• GOAL OF THE EXERCISE:
Output every entry exactly as written.

• EXTRACTED ENTRIES:
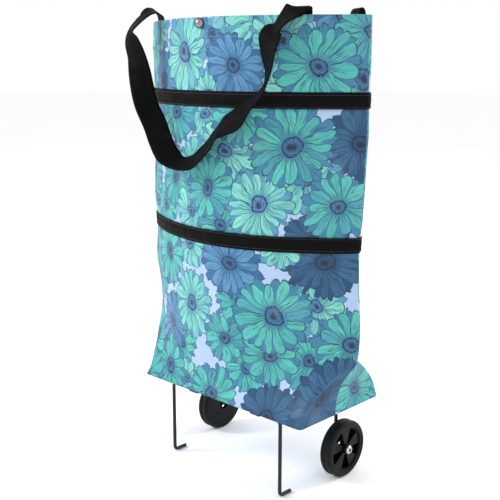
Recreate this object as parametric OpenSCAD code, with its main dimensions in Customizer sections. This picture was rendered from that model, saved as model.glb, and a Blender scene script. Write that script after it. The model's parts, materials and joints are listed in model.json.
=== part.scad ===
// Folding shopping trolley: a soft printed bag in three tiers, joined by a zip that runs
// right round it, on two wheels and a folding wire stand.
// Frame: +Z up, +Y to the back (wheel side), +X to the right seen from the front.
// The origin is on the ground, under the middle of the bag.

/* [Base] */
// Width of the bag's base, across the wheels
base_w = 300; // [240:5:380]
// Depth of the bag's base, front to back
base_d = 165; // [140:5:220]
// Height of the bag's underside above the ground
base_z = 113; // [105:1:140]
// How far the base stands to the right of the soft bag, which has settled to the left
base_shift = 11; // [0:1:15]
// Thickness of the stiff board that lies on the bag's floor
board_t = 3; // [2:0.5:6]
// Gap between the board's edge and the outside of the bag
board_inset = 5; // [4:1:12]

/* [Bag] */
// Width of the bag at its rim
rim_w = 388; // [300:4:460]
// Depth of the bag at its rim
rim_d = 194; // [150:4:240]
// Height of the lower tier, from the underside to the lower zip tape
lower_tier_h = 219; // [180:1:270]
// Height of the middle tier, which folds away between the two zip tapes
middle_tier_h = 159; // [120:1:200]
// Height of the upper tier, from the upper zip tape to the rim
upper_tier_h = 91; // [60:1:130]
// Thickness of the coated cloth with its lining
cloth_t = 2; // [1.2:0.1:3]
// Height over which the square corners of the base soften into the round bag
corner_soften = 30; // [20:1:45]

/* [Zip] */
// Width of each zip tape
tape_h = 19; // [14:1:28]
// How far a tape stands proud of the cloth
tape_proud = 0.8; // [0.4:0.1:1.5]
// Radius of the coil of teeth along each tape
coil_r = 1; // [0.8:0.1:1.5]
// Distance of the coil from the tape's meeting edge
coil_inset = 5; // [4.5:0.5:7]
// Length of the pull tab
pull_l = 24; // [16:1:32]

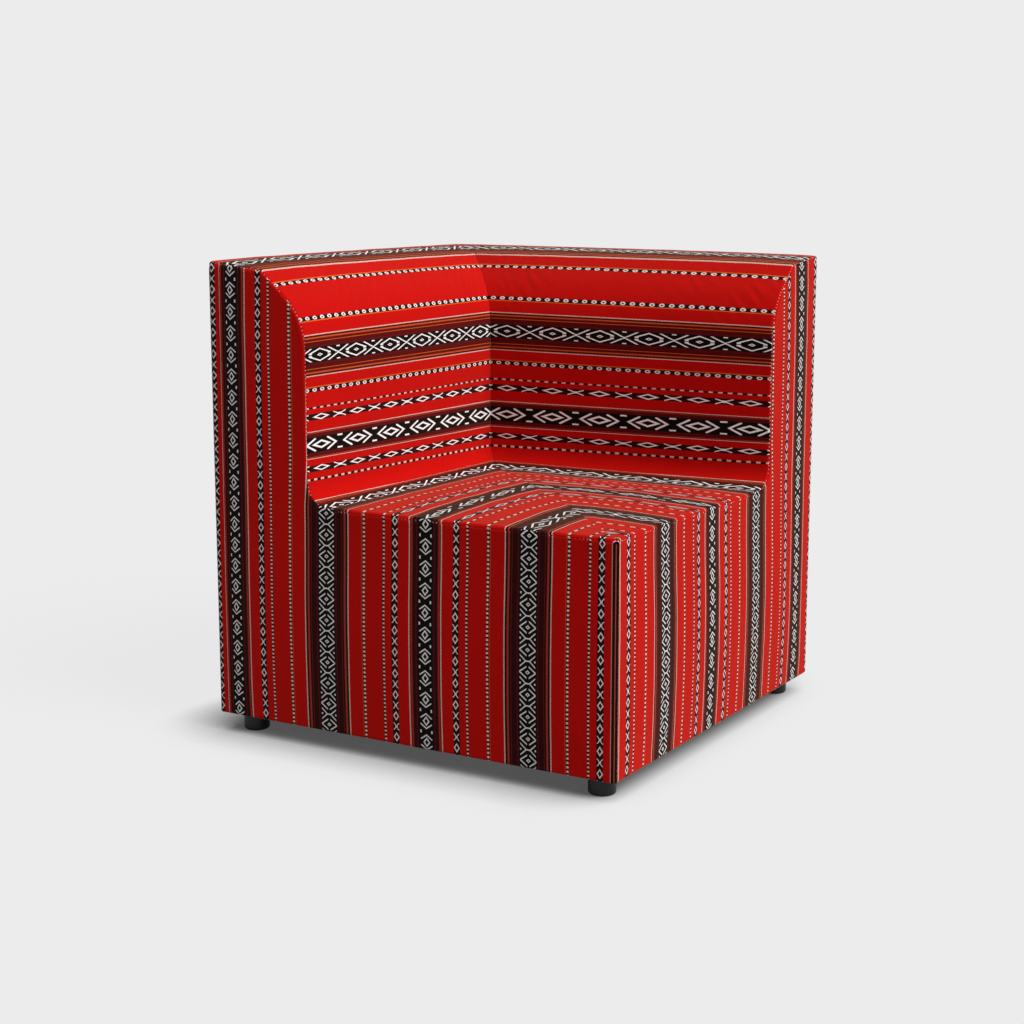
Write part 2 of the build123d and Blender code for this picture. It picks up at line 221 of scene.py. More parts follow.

• EXERCISE OUTPUT:
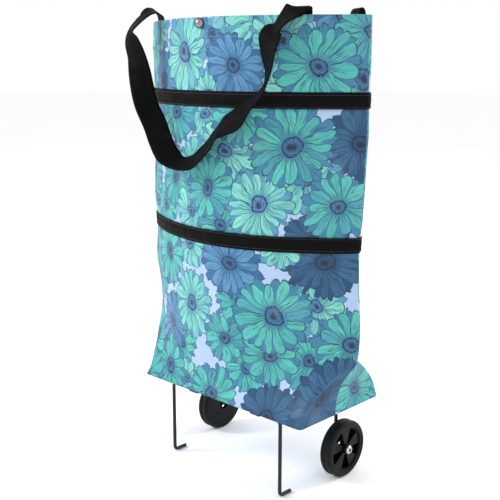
Recreate this object as parametric OpenSCAD code, with its main dimensions in Customizer sections. This picture was rendered from that model, saved as model.glb, and a Blender scene script. Write that script after it. The model's parts, materials and joints are listed in model.json.
=== part.scad ===
// Folding shopping trolley: a soft printed bag in three tiers, joined by a zip that runs
// right round it, on two wheels and a folding wire stand.
// Frame: +Z up, +Y to the back (wheel side), +X to the right seen from the front.
// The origin is on the ground, under the middle of the bag.

/* [Base] */
// Width of the bag's base, across the wheels
base_w = 300; // [240:5:380]
// Depth of the bag's base, front to back
base_d = 165; // [140:5:220]
// Height of the bag's underside above the ground
base_z = 113; // [105:1:140]
// How far the base stands to the right of the soft bag, which has settled to the left
base_shift = 11; // [0:1:15]
// Thickness of the stiff board that lies on the bag's floor
board_t = 3; // [2:0.5:6]
// Gap between the board's edge and the outside of the bag
board_inset = 5; // [4:1:12]

/* [Bag] */
// Width of the bag at its rim
rim_w = 388; // [300:4:460]
// Depth of the bag at its rim
rim_d = 194; // [150:4:240]
// Height of the lower tier, from the underside to the lower zip tape
lower_tier_h = 219; // [180:1:270]
// Height of the middle tier, which folds away between the two zip tapes
middle_tier_h = 159; // [120:1:200]
// Height of the upper tier, from the upper zip tape to the rim
upper_tier_h = 91; // [60:1:130]
// Thickness of the coated cloth with its lining
cloth_t = 2; // [1.2:0.1:3]
// Height over which the square corners of the base soften into the round bag
corner_soften = 30; // [20:1:45]

/* [Zip] */
// Width of each zip tape
tape_h = 19; // [14:1:28]
// How far a tape stands proud of the cloth
tape_proud = 0.8; // [0.4:0.1:1.5]
// Radius of the coil of teeth along each tape
coil_r = 1; // [0.8:0.1:1.5]
// Distance of the coil from the tape's meeting edge
coil_inset = 5; // [4.5:0.5:7]
// Length of the pull tab
pull_l = 24; // [16:1:32]

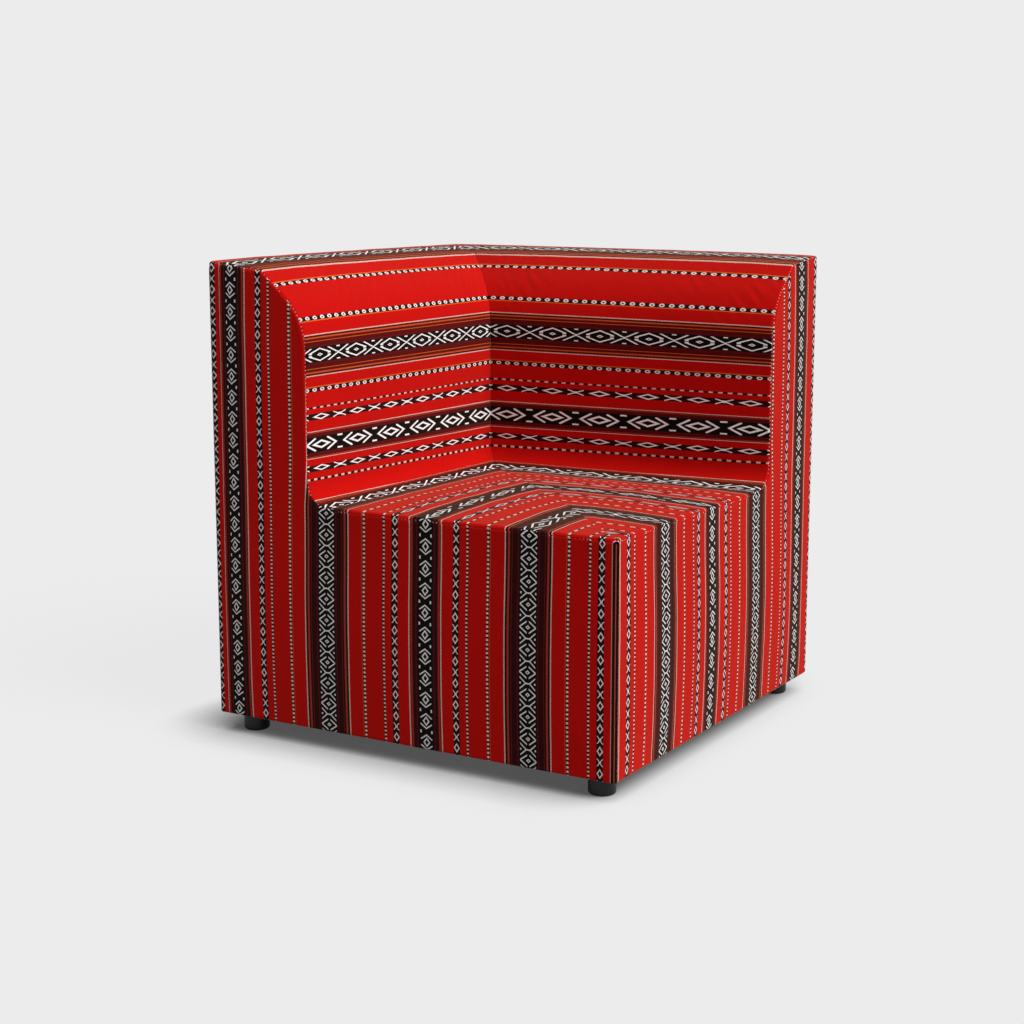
Write part 2 of the build123d and Blender code for this picture. It picks up at line 221 of scene.py. More parts follow.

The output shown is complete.